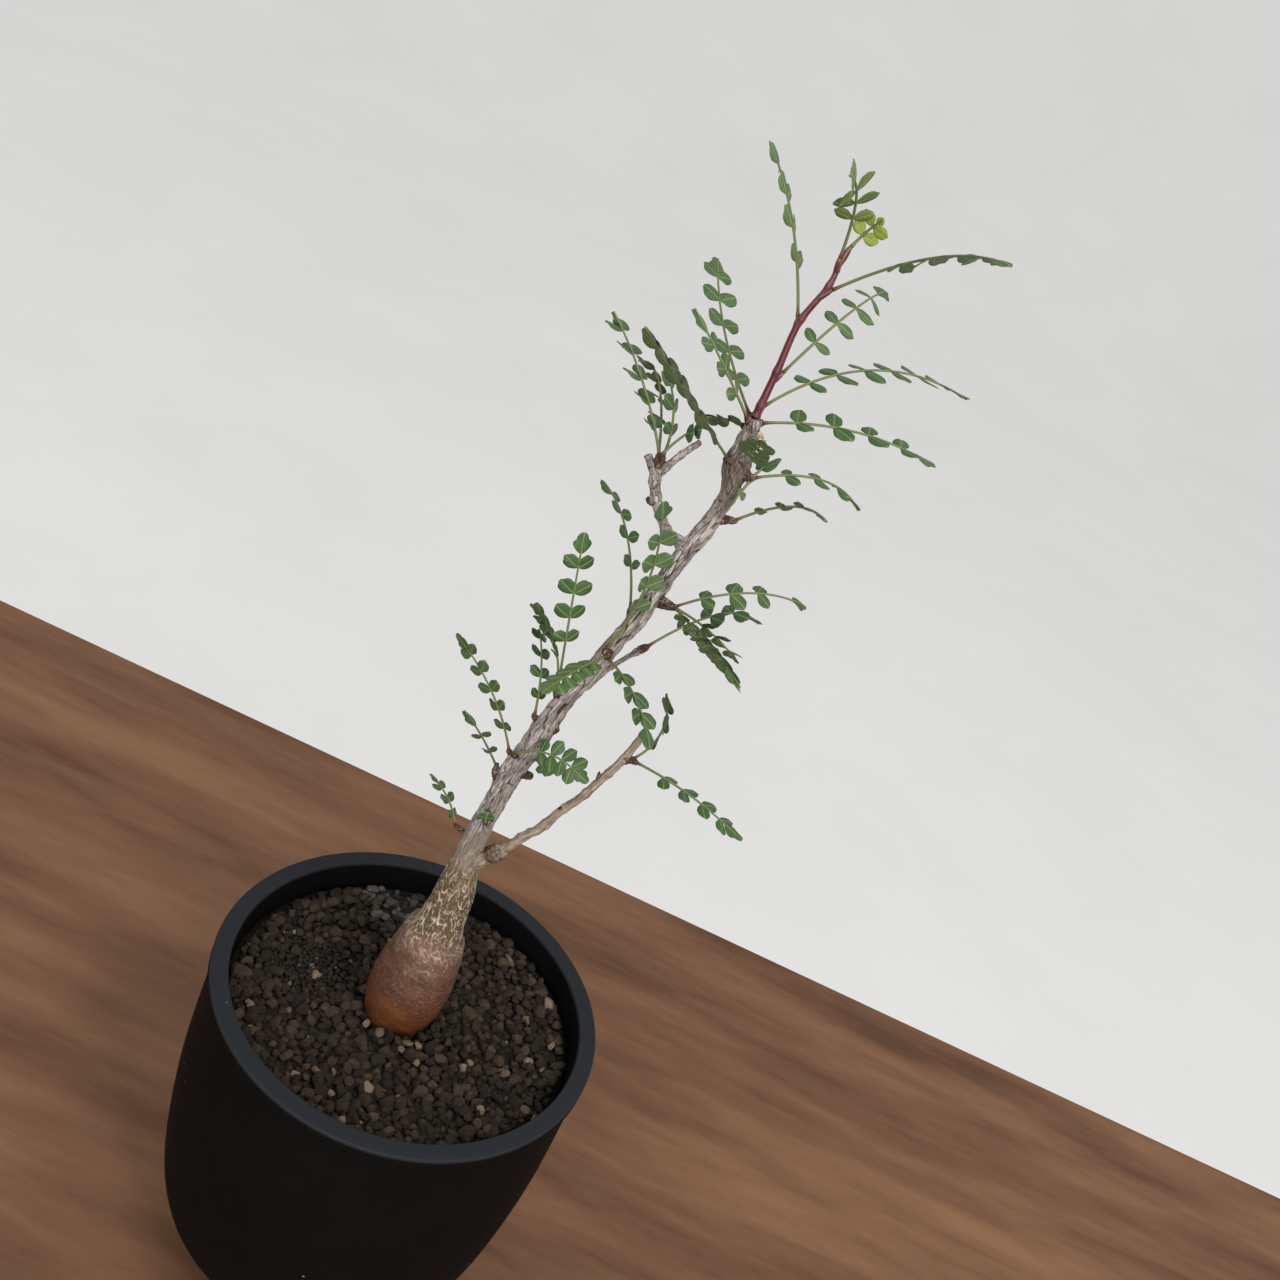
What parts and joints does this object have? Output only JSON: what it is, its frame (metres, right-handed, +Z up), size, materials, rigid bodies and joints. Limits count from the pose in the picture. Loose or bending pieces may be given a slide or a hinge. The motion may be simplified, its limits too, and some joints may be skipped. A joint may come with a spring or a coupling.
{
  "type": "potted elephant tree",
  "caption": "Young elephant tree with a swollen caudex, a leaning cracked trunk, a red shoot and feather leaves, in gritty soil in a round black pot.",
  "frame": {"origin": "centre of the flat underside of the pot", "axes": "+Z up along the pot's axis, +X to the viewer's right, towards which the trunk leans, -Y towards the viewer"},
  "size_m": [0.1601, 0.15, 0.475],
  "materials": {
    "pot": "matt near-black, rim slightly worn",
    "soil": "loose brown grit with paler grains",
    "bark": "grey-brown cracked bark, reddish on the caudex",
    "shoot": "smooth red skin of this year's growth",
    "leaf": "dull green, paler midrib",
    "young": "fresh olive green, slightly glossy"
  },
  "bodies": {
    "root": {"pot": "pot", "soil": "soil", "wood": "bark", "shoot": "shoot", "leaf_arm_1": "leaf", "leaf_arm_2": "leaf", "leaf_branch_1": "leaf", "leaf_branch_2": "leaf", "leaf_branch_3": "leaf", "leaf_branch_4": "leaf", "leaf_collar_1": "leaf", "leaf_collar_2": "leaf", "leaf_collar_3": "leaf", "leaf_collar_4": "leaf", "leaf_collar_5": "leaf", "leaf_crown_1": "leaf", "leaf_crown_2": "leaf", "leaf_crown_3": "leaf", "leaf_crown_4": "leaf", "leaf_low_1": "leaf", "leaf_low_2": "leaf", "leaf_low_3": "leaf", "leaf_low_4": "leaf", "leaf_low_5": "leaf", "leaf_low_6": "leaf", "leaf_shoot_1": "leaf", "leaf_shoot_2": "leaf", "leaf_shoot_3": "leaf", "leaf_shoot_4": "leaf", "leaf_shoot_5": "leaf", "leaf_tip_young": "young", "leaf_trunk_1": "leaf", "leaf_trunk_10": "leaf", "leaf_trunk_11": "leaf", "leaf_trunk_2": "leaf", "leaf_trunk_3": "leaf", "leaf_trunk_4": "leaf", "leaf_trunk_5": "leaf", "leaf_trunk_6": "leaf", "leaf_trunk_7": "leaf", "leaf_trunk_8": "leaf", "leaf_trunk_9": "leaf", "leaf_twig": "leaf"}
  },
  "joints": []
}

=====

> _YOUR INSTRUCTIONS_: Output all of the material exactly as written.

> _CORRECT OUTPUT_:
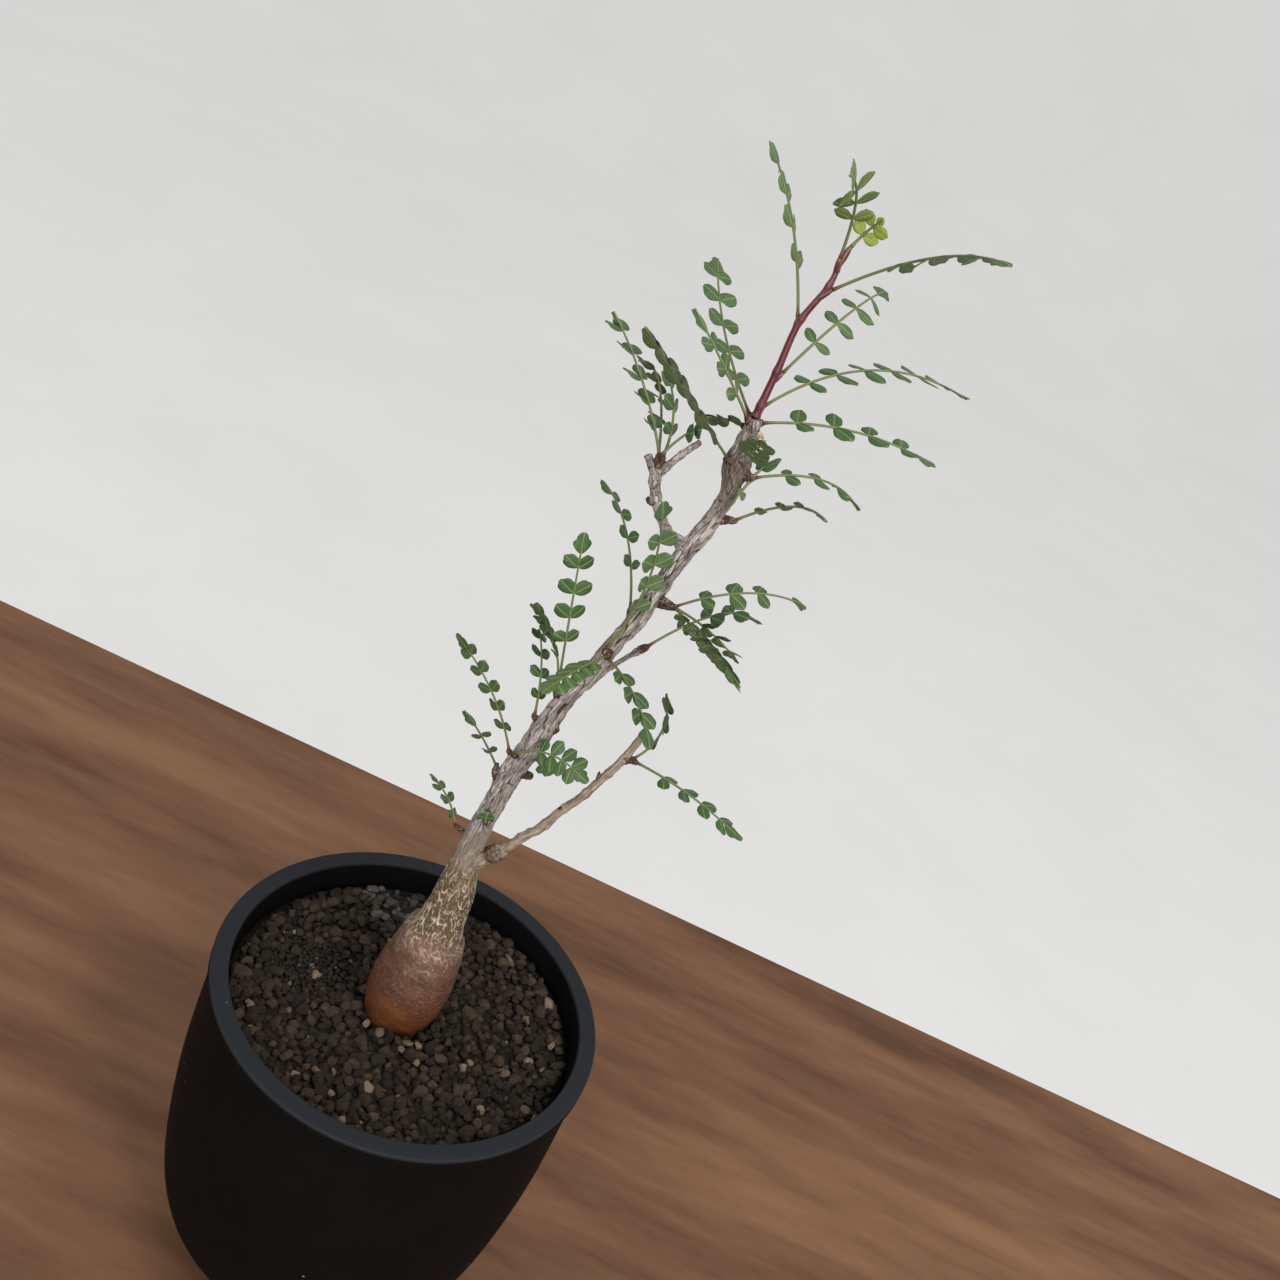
What parts and joints does this object have? Output only JSON: what it is, its frame (metres, right-handed, +Z up), size, materials, rigid bodies and joints. Limits count from the pose in the picture. Loose or bending pieces may be given a slide or a hinge. The motion may be simplified, its limits too, and some joints may be skipped. A joint may come with a spring or a coupling.
{
  "type": "potted elephant tree",
  "caption": "Young elephant tree with a swollen caudex, a leaning cracked trunk, a red shoot and feather leaves, in gritty soil in a round black pot.",
  "frame": {"origin": "centre of the flat underside of the pot", "axes": "+Z up along the pot's axis, +X to the viewer's right, towards which the trunk leans, -Y towards the viewer"},
  "size_m": [0.1601, 0.15, 0.475],
  "materials": {
    "pot": "matt near-black, rim slightly worn",
    "soil": "loose brown grit with paler grains",
    "bark": "grey-brown cracked bark, reddish on the caudex",
    "shoot": "smooth red skin of this year's growth",
    "leaf": "dull green, paler midrib",
    "young": "fresh olive green, slightly glossy"
  },
  "bodies": {
    "root": {"pot": "pot", "soil": "soil", "wood": "bark", "shoot": "shoot", "leaf_arm_1": "leaf", "leaf_arm_2": "leaf", "leaf_branch_1": "leaf", "leaf_branch_2": "leaf", "leaf_branch_3": "leaf", "leaf_branch_4": "leaf", "leaf_collar_1": "leaf", "leaf_collar_2": "leaf", "leaf_collar_3": "leaf", "leaf_collar_4": "leaf", "leaf_collar_5": "leaf", "leaf_crown_1": "leaf", "leaf_crown_2": "leaf", "leaf_crown_3": "leaf", "leaf_crown_4": "leaf", "leaf_low_1": "leaf", "leaf_low_2": "leaf", "leaf_low_3": "leaf", "leaf_low_4": "leaf", "leaf_low_5": "leaf", "leaf_low_6": "leaf", "leaf_shoot_1": "leaf", "leaf_shoot_2": "leaf", "leaf_shoot_3": "leaf", "leaf_shoot_4": "leaf", "leaf_shoot_5": "leaf", "leaf_tip_young": "young", "leaf_trunk_1": "leaf", "leaf_trunk_10": "leaf", "leaf_trunk_11": "leaf", "leaf_trunk_2": "leaf", "leaf_trunk_3": "leaf", "leaf_trunk_4": "leaf", "leaf_trunk_5": "leaf", "leaf_trunk_6": "leaf", "leaf_trunk_7": "leaf", "leaf_trunk_8": "leaf", "leaf_trunk_9": "leaf", "leaf_twig": "leaf"}
  },
  "joints": []
}